Repeat only the lines from the line containing "glazed_handle = right_handle(0).cut(cavity(0))" through the line containing "if empty is", both included, exactly as they stand.

--- begin ---

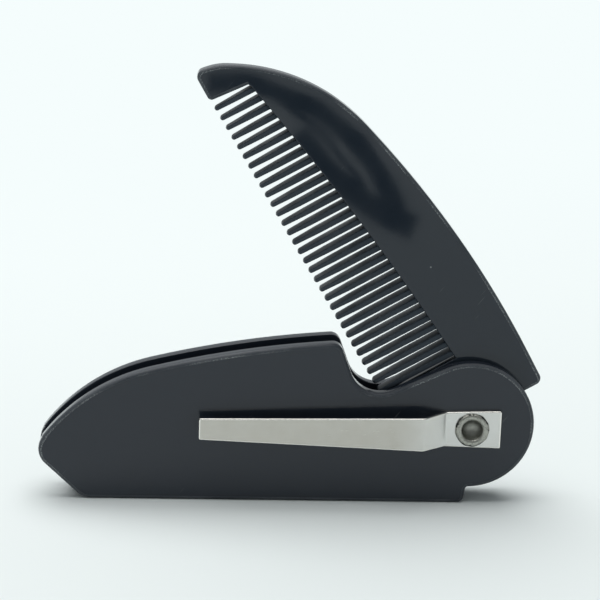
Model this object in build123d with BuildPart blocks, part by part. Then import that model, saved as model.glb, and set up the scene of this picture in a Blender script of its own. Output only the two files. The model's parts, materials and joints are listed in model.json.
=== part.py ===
"""Folding beard comb: a moulded comb swings on one rivet out of a slotted handle with a spring clip.

Millimetres, +Z up, X along the handle, Y through its thickness. The handle lies on its flat spine,
and the origin is the middle of that flat face. The clip side faces -Y.
"""
from build123d import *

import os
from math import asin, atan2, cos, degrees, radians, sin, tan

os.makedirs("parts", exist_ok=True)

# Comb blade: places are (along, up), along from the pivot to the tip, up from the pivot to the spine
COMB_THICKNESS = 4.0
SPINE_HEIGHT = 17.2  # straight part of the comb's spine above the pivot
SPINE_STRAIGHT = 10.0  # where the straight part ends
BACK_RADIUS = 209.5  # long gentle curve of the spine
BACK_TURN = 15.2  # degrees turned by the end of the long curve
NOSE_RADIUS = 37.9
NOSE_TURN = 60.0
TIP_RADIUS = 11.4
TIP_TURN = 80.0
TIP_CORNER_RADIUS = 1.5
HEEL_BACK = 0.36  # the heel's square end lies just behind the pivot
HEEL_CORNER_RADIUS = 1.0
HUB_INSET = 1.0  # the round hub lies this far inside the handle's round end
RIM_ROUND = 0.7  # rounding of the spine, tip and heel
ROOT_BEVEL = 0.35  # slope that leads from the blade's faces down to the thinner teeth

# Tip guard and hub guard, the solid ends of the row of teeth
GUARD_FOOT = 0.75  # how far the tip guard's inner foot stands off the first gap's middle
GUARD_ROUND = 0.9
HUB_GUARD_FOOT = 4.2  # width of the hub guard at its foot
HUB_GUARD_DEPTH = 11.6

# Comb teeth
PITCH = 2.211
FIRST_GAP = 82.47  # middle of the gap beside the tip guard
LAST_GAP = 13.93  # middle of the gap beside the hub
GAP_WIDTH = 1.25  # at the roots
TOOTH_THICKNESS = 3.6
TOOTH_DRAFT = 5.0  # degrees that a tooth's flanks slope from the mould's parting line to its faces
TIPS_FAR = 14.13  # depth of the tips below the pivot, beside the tip guard
TIPS_NEAR = 13.12  # and beside the hub
ROOTS_FAR = 5.75  # the roots start this far below the pivot at the tip guard
ROOTS_NEAR = 3.9  # and end this far above it at the hub
ROOTS_BOW = 1.09  # rise of the root line above its chord
TOOTH_SEAT = 0.9  # how far each tooth runs into the blade
TOOTH_BEVEL = 0.26
TAPER_LENGTH = 5.6  # run over which a tooth thins towards its tip
TAPER_SLOPE = 1.4  # degrees a side
TIP_LENGTH = 0.4  # steeper end of a tooth
TIP_SLOPE = 28.0

# Handle: one moulding, two cheeks joined by a spine along the bottom; places are taken from the pivot
CHEEK = 2.8
SIDE_CLEARANCE = 0.2  # between the comb's faces and the cheeks
WEB = 2.9  # thickness of the handle's spine
NEST_GAP = 0.45  # the folded comb's spine lies this far inside the handle's top line
TIPS_CLEARANCE = 0.2  # between the folded comb's tips and the handle's spine
STOP_GAP = 0.1  # between the open comb's heel and the end of the handle's spine
TAIL_FLAT = 77.8  # the spine's flat runs this far back before the tail is cut off at a slant
TAIL_RADIUS = 4.2
TAIL_FOOT_RADIUS = 4.0
END_BACK = 0.5  # the rounded end's centre lies a little behind and above the pivot
END_UP = 0.4
STEP_HEIGHT = 3.4  # step from the spine's flat face up to the rounded end
STEP_LEAN = 9.0  # degrees that the spine's end leans back
STEP_FOOT_RADIUS = 1.2
STEP_TOP_RADIUS = 0.6
NOTCH_TURN = 4.75  # the finger notch starts where the top line has turned down this many degrees
NOTCH_CORNER_RADIUS = 2.2
NOTCH_RADIUS = 6.3
RAMP_SLOPE = 24.5  # degrees, from the notch up to the round end
RAMP_LENGTH = 18.05
CHEEK_BREAK = 0.7  # outer rims
SLOT_BREAK = 0.2  # inner rims

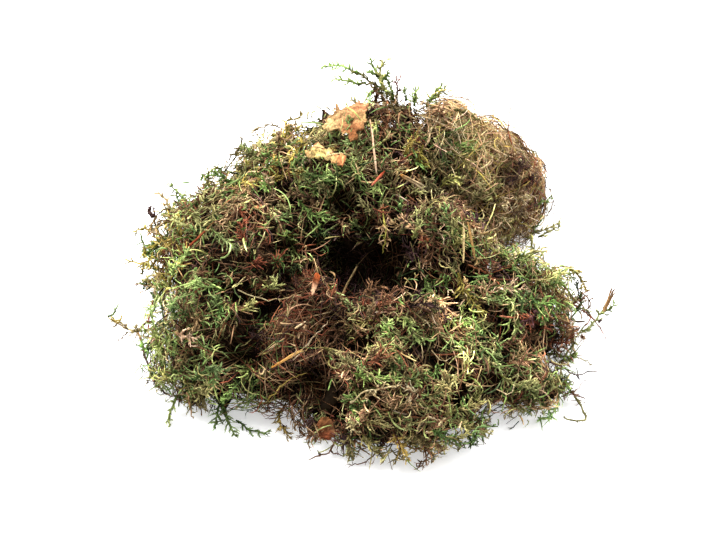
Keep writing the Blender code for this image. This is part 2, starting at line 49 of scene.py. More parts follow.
# The photograph's view, and the stage in metres
CAMERA_ELEVATION = math.radians(50)
CAMERA_DISTANCE = 0.66
CAMERA_TARGET = Vector((0, 0, 0.020))
VIEW_WIDTH = 0.2864
SENSOR_WIDTH = 36
PHOTO_MIDDLE = (358, 270)
PIXEL = 0.4
FACING = np.array((0, -math.cos(CAMERA_ELEVATION), math.sin(CAMERA_ELEVATION)))
VIEW_ACROSS = np.array((1.0, 0, 0))
VIEW_UP = np.array((0, math.sin(CAMERA_ELEVATION), math.cos(CAMERA_ELEVATION)))
TARGET = np.array(CAMERA_TARGET) / MM
EYE = TARGET + FACING * CAMERA_DISTANCE / MM
FLOOR_SIZE = 6
FLOOR_GREY = 0.75
FLOOR_GLOW = 0.45
WORLD_LIGHT = 0.6
LIGHTS = (
    ("key_light", (-0.15, 0.5, 1), 0.7, 34),
    ("left_light", (-0.75, 0.2, 0.5), 0.6, 14),
    ("right_light", (0.75, 0.2, 0.5), 0.6, 12),
)

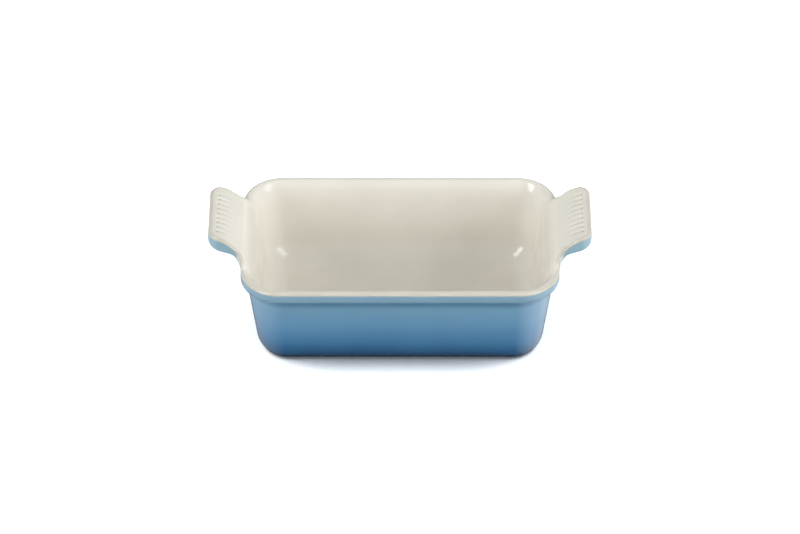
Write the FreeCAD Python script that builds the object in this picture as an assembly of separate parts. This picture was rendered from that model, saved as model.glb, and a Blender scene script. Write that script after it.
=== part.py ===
import FreeCAD, Part
import math
import os

# Glazed stoneware loaf pan with a wing handle at each end.
#
# Millimetres, +Z up, +X along the long side. The origin is the centre of the foot's underside.
# Each outline below is the finished, glazed surface. The fired clay is the same outline drawn in
# by the glaze's thickness, so what lies between the two is the glaze.

# Rim
RIM_HALF_X = 124.0
RIM_HALF_Y = 73.0
RIM_CORNER_R = 31.0
RIM_HEIGHT = 77.5
LIP_WIDTH = 7.5
LIP_EDGE_R = 2.6
COLLAR_HEIGHT = 10.0
COLLAR_STEP = 4.0

# Outer wall: straight and drafted, then a rounded heel that stops short of vertical at the foot
WALL_CORNER_R = 32.0
WALL_DRAFT = math.radians(7.5)
HEEL_R = 14.0
HEEL_END = math.radians(47.0)

# Baking cavity
CAVITY_DRAFT = math.radians(9.0)
CAVITY_CORNER_R = 25.0
CAVITY_FLOOR_R = 22.0
FLOOR_TOP = 8.5

# Foot that the pan stands on. Its outer side is glazed down to just above the bottom.
FOOT_HEIGHT = 1.6
FOOT_WIDTH = 6.0
FOOT_BARE = 0.4

# Handle in plan: straight tip, round corners, straight sides that flare out into the rim
HANDLE_TIP_X = 149.3
HANDLE_HALF_Y = 34.8
HANDLE_CORNER_R = 10.0
FLARE_START_X = 133.0
FLARE_END_X = 123.0
FLARE_R = 12.5
HANDLE_EDGE_R = 3.0

# Handle from the side: points (x, z) along its top and its underside
HANDLE_TOP = [(115.5, 72.5), (118.2, 78.7), (121.5, 83.5), (124.8, 87.6), (128.7, 92.0),
              (132.6, 95.7), (140.4, 100.1), (146.0, 101.2), (149.3, 101.3)]
HANDLE_UNDER = [(149.3, 89.8), (146.0, 88.7), (140.0, 86.5), (134.6, 85.3), (131.4, 84.6),
                (129.3, 82.9), (127.5, 80.0), (125.7, 75.2), (123.4, 71.0)]

# Grip grooves in the top of each handle
GROOVE_COUNT = 9
GROOVE_PITCH = 5.62
GROOVE_HALF_WIDTH = 1.25
GROOVE_DEPTH = 0.9
GROOVE_START_X = 129.0
GROOVE_END_X = 142.6

# Glaze. The cream glaze ends this far below the rim's and the handles' top surface.
GLAZE = 0.5
GLAZE_LINE_DROP = 1.7
CREAM_REACH = 2.0

FAR = 400.0


def vec(x, y, z):
    return FreeCAD.Vector(x, y, z)


def line(start, end):
    return Part.LineSegment(start, end).toShape()


def extruded(face, way):
    """Solid swept from the face, centred on where the face was."""
    solid = face.extrude(way)
    solid.translate(way * -0.5)
    return solid


def mirrored(shape):
    return shape.mirror(vec(0, 0, 0), vec(1, 0, 0))


def slab(low, high):
    return Part.makeBox(2 * FAR, 2 * FAR, high - low, vec(-FAR, -FAR, low))


def edges_at(shape, z):
    """Edges that lie wholly at one height."""
    return [edge for edge in shape.Edges
            if abs(edge.BoundBox.ZMin - z) < 1e-4 and abs(edge.BoundBox.ZMax - z) < 1e-4]


def rounded_rectangle(half_x, half_y, radius, z):
    """Closed wire of four corner arcs and the four sides between them."""
    inner_x = half_x - radius
    inner_y = half_y - radius
    edges = []
    for quarter in range(4):
        sx = (1, -1, -1, 1)[quarter]
        sy = (1, 1, -1, -1)[quarter]
        points = []
        for turn in (0, 45, 90):
            angle = math.radians(90 * quarter + turn)
            points.append(vec(sx * inner_x + radius * math.cos(angle),
                              sy * inner_y + radius * math.sin(angle), z))
        if edges:
            edges.append(line(last, points[0]))
        else:
            first = points[0]
        edges.append(Part.Arc(*points).toShape())
        last = points[2]
    edges.append(line(last, first))
    return Part.Wire(edges)


def straight_block(half_x, half_y, radius, low, high):
    face = Part.Face(rounded_rectangle(half_x, half_y, radius, low))
    return face.extrude(vec(0, 0, high - low))


def drafted_block(half_x, half_y, radius, level, draft, low, high):
    """Block with the given section at the level, widening upwards by the draft."""
    wires = []
    for z in (low, high):
        grow = (z - level) * math.tan(draft)
        wires.append(rounded_rectangle(half_x + grow, half_y + grow, radius + grow, z))
    return Part.makeLoft(wires, True, True)


def outer_wall(skin):
    """Drafted wall with a rounded heel, cut off flat at the base."""
    inset = COLLAR_STEP + skin / math.cos(WALL_DRAFT)
    low = FOOT_HEIGHT - HEEL_R * (1 - math.sin(HEEL_END)) + skin
    top = RIM_HEIGHT - COLLAR_HEIGHT / 2
    block = drafted_block(RIM_HALF_X - inset, RIM_HALF_Y - inset, WALL_CORNER_R + COLLAR_STEP - inset,
                          RIM_HEIGHT - COLLAR_HEIGHT, WALL_DRAFT, low, top)
    block = block.makeFillet(HEEL_R - skin, edges_at(block, low))
    return block.common(slab(FOOT_HEIGHT + skin, FAR))


def collar(skin):
    """Band round the rim, with its lower edge rounded."""
    low = RIM_HEIGHT - COLLAR_HEIGHT + skin
    block = straight_block(RIM_HALF_X - skin, RIM_HALF_Y - skin, RIM_CORNER_R - skin,
                           low, RIM_HEIGHT - skin)
    return block.makeFillet(LIP_EDGE_R - skin, edges_at(block, low))


def cavity(skin):
    """The hollow, grown by the skin. It has a rounded floor edge and runs on above the rim."""
    inset = LIP_WIDTH - skin / math.cos(CAVITY_DRAFT)
    floor = FLOOR_TOP - skin
    block = drafted_block(RIM_HALF_X - inset, RIM_HALF_Y - inset, CAVITY_CORNER_R + LIP_WIDTH - inset,
                          RIM_HEIGHT, CAVITY_DRAFT, floor, RIM_HEIGHT + 40.0)
    return block.makeFillet(CAVITY_FLOOR_R + skin, edges_at(block, floor))


def vessel(skin):
    """Wall, collar and hollow, with both edges of the lip rounded."""
    body = outer_wall(skin).fuse(collar(skin)).removeSplitter().cut(cavity(skin))
    return body.makeFillet(LIP_EDGE_R - skin, edges_at(body, RIM_HEIGHT - skin))


def side_curve(points, inwards):
    """Smooth curve in the XZ plane, moved sideways towards the inside of the handle."""
    curve = Part.BSplineCurve()
    curve.interpolate([vec(x, 0, z) for x, z in points])
    moved = []
    for x, z in points:
        at = curve.parameter(vec(x, 0, z))
        run = curve.tangent(at)[0]
        moved.append(curve.value(at) + vec(run.z, 0, -run.x) * inwards)
    shifted = Part.BSplineCurve()
    shifted.interpolate(moved)
    return shifted


def handle_section(skin):
    """Face in the XZ plane between the handle's top and its underside."""
    top = side_curve(HANDLE_TOP, skin)
    under = side_curve(HANDLE_UNDER, skin)
    return Part.Face(Part.Wire([top.toShape(), line(top.EndPoint, under.StartPoint),
                                under.toShape(), line(under.EndPoint, top.StartPoint)]))


def handle_outline(skin):
    """Face of the handle's outline in plan, from inside the wall to the tip."""
    tip = HANDLE_TIP_X - skin
    half_y = HANDLE_HALF_Y - skin
    corner = HANDLE_CORNER_R - skin
    flare = FLARE_R + skin
    inner = RIM_HALF_X - 2 * LIP_WIDTH
    side = []
    for turn in (0, 45, 90):
        angle = math.radians(turn)
        side.append(vec(tip - corner + corner * math.cos(angle),
                        half_y - corner + corner * math.sin(angle), 0))
    flare_turn = math.asin((FLARE_START_X - FLARE_END_X) / flare)
    for turn in (0, flare_turn / 2, flare_turn):
        side.append(vec(FLARE_START_X - flare * math.sin(turn),
                        half_y + flare * (1 - math.cos(turn)), 0))
    side.append(vec(inner, side[-1].y, 0))
    edges = []
    for sign in (1, -1):
        p = [vec(point.x, sign * point.y, 0) for point in side]
        half = [Part.Arc(p[0], p[1], p[2]).toShape(), line(p[2], p[3]),
                Part.Arc(p[3], p[4], p[5]).toShape(), line(p[5], p[6])]
        edges += half
    edges.append(line(vec(tip, half_y - corner, 0), vec(tip, corner - half_y, 0)))
    edges.append(line(side[-1], vec(inner, -side[-1].y, 0)))
    return Part.Face(Part.Wire(Part.__sortEdges__(edges)))


def groove_cutter(skin):
    """Cutter for the middle groove. Its bottom follows the handle's top, and its ends are round."""
    bottom = side_curve(HANDLE_TOP, skin + GROOVE_DEPTH)
    start = bottom.StartPoint
    end = bottom.EndPoint
    lift = vec(0, 0, 20.0)
    above = Part.Face(Part.Wire([bottom.toShape(), line(end, end + lift),
                                 line(end + lift, start + lift), line(start + lift, start)]))
    half = GROOVE_HALF_WIDTH + skin
    middle_x = (GROOVE_START_X + GROOVE_END_X) / 2
    window = straight_block((GROOVE_END_X - GROOVE_START_X) / 2 + skin, half, half * 0.95, 0, FAR)
    window.translate(vec(middle_x, 0, 0))
    return extruded(above, vec(0, 4 * half, 0)).common(window)


def right_handle(skin):
    """The handle at +X, with rounded edges and a grooved top."""
    wing = extruded(handle_section(skin), vec(0, 4 * HANDLE_HALF_Y, 0))
    wing = wing.common(handle_outline(skin).extrude(vec(0, 0, FAR)))
    rounded = []
    for edge in wing.Edges:
        box = edge.BoundBox
        upright = box.XLength < 0.1 and box.YLength < 0.1
        if box.XMax > RIM_HALF_X + LIP_EDGE_R and not upright:
            rounded.append(edge)
    wing = wing.makeFillet(HANDLE_EDGE_R - skin, rounded)
    cutter = groove_cutter(skin)
    for i in range(GROOVE_COUNT):
        groove = cutter.copy()
        groove.translate(vec(0, (i - (GROOVE_COUNT - 1) / 2) * GROOVE_PITCH, 0))
        wing = wing.cut(groove)
    return wing


def over_handle():
    """Space above the line on the +X handle where its cream glaze ends."""
    edge = side_curve(HANDLE_TOP, GLAZE_LINE_DROP)
    start = edge.StartPoint
    end = edge.EndPoint
    beyond = vec(FAR, 0, end.z)
    face = Part.Face(Part.Wire([edge.toShape(), line(end, beyond), line(beyond, vec(FAR, 0, FAR)),
                                line(vec(FAR, 0, FAR), vec(start.x, 0, FAR)),
                                line(vec(start.x, 0, FAR), start)]))
    return extruded(face, vec(0, 2 * FAR, 0))


def cream_space():
    """Space that holds the cream glaze: the hollow, the lip and the tops of the handles."""
    flare_turn = math.asin((FLARE_START_X - FLARE_END_X) / FLARE_R)
    flare_half_y = HANDLE_HALF_Y + FLARE_R * (1 - math.cos(flare_turn))
    root_x = side_curve(HANDLE_TOP, GLAZE_LINE_DROP).StartPoint.x
    both_roots = Part.makeBox(2 * FAR, 2 * flare_half_y, 2 * FAR, vec(-FAR, -flare_half_y, -FAR))
    between_roots = Part.makeBox(2 * root_x, 2 * FAR, 2 * FAR, vec(-root_x, -FAR, -FAR))
    lip = slab(RIM_HEIGHT - GLAZE_LINE_DROP, FAR).cut(both_roots.cut(between_roots))
    handle = over_handle()
    return cavity(CREAM_REACH).fuse([lip, handle, mirrored(handle)])


def foot_wall(inset, low, high):
    """Ring under the heel, set in from where the glazed heel ends."""
    heel_top = FOOT_HEIGHT + HEEL_R * (math.sin(HEEL_END) - math.sin(WALL_DRAFT))
    inset += COLLAR_STEP + (RIM_HEIGHT - COLLAR_HEIGHT - heel_top) * math.tan(WALL_DRAFT)
    inset += HEEL_R * (math.cos(WALL_DRAFT) - math.cos(HEEL_END))
    half_x = RIM_HALF_X - inset
    half_y = RIM_HALF_Y - inset
    radius = WALL_CORNER_R + COLLAR_STEP - inset
    ring = straight_block(half_x, half_y, radius, low, high)
    return ring.cut(straight_block(half_x - FOOT_WIDTH, half_y - FOOT_WIDTH, radius - FOOT_WIDTH,
                                   low, high))


def write(name, shape):
    solids = shape.Solids
    assert solids and shape.isValid(), name
    whole = solids[0] if len(solids) == 1 else Part.makeCompound(solids)
    whole.exportStep("parts/" + name + ".step")
    print(name, [round(solid.Volume) for solid in solids], "mm3")


def main():
    os.makedirs("parts", exist_ok=True)

    basin = vessel(GLAZE)
    handle = right_handle(GLAZE).cut(cavity(GLAZE)).cut(basin)
    foot = foot_wall(GLAZE, 0, FOOT_HEIGHT + GLAZE)
    clay = basin.fuse([handle, mirrored(handle), foot])

    glazed_handle = right_handle(0).cut(cavity(0))
    glazed_foot = foot_wall(0, FOOT_BARE, FOOT_HEIGHT)
    outside = vessel(0).fuse([glazed_handle, mirrored(glazed_handle), glazed_foot])
    glaze = outside.cut(clay)
    cream = cream_space()

    write("basin", basin)
    write("right_handle", handle)
    write("left_handle", mirrored(handle))
    write("foot_ring", foot)
    write("interior_glaze", glaze.common(cream))
    write("exterior_glaze", glaze.cut(cream))


main()
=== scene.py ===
import math

import bpy
import numpy as np
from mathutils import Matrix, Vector


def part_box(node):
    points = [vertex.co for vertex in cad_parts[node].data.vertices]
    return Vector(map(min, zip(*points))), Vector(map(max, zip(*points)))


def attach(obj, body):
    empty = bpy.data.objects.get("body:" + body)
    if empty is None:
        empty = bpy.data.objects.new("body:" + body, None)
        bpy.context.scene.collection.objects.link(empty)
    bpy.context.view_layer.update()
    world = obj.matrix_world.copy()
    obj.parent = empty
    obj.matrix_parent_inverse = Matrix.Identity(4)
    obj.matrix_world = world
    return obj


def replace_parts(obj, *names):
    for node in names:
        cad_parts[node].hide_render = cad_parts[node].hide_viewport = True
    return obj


# Glazed stoneware loaf pan: a cream glaze, a blue glaze, the fired clay under them and the bare foot.
#
# Every surface is a stack of closed rings. The rings have the same stations, or every second or
# fourth one where the shape is simple, so that neighbours join up. A quarter of a ring is worked out,
# and mirrored into the other three. Lengths are in metres.

MM = 0.001

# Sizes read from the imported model
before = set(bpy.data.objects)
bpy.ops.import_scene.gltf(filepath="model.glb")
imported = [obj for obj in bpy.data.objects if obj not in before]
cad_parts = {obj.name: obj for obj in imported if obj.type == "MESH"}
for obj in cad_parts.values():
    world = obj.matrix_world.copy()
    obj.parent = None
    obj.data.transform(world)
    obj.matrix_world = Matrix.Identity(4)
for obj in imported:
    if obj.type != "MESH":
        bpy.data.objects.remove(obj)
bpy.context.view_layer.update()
GLAZE = 0.5 * MM
SKIN = GLAZE * 0.9  # depth of a glaze's hidden back, a little less than the clay's
basin_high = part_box("basin")[1]
RIM_X = basin_high.x + GLAZE
RIM_Y = basin_high.y + GLAZE
RIM_Z = basin_high.z + GLAZE
TIP_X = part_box("exterior_glaze")[1].x
FOOT_INSET = RIM_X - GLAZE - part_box("foot_ring")[1].x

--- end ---

• _Solved exercise_
    glazed_handle = right_handle(0).cut(cavity(0))
    glazed_foot = foot_wall(0, FOOT_BARE, FOOT_HEIGHT)
    outside = vessel(0).fuse([glazed_handle, mirrored(glazed_handle), glazed_foot])
    glaze = outside.cut(clay)
    cream = cream_space()

    write("basin", basin)
    write("right_handle", handle)
    write("left_handle", mirrored(handle))
    write("foot_ring", foot)
    write("interior_glaze", glaze.common(cream))
    write("exterior_glaze", glaze.cut(cream))


main()
=== scene.py ===
import math

import bpy
import numpy as np
from mathutils import Matrix, Vector


def part_box(node):
    points = [vertex.co for vertex in cad_parts[node].data.vertices]
    return Vector(map(min, zip(*points))), Vector(map(max, zip(*points)))


def attach(obj, body):
    empty = bpy.data.objects.get("body:" + body)
    if empty is None:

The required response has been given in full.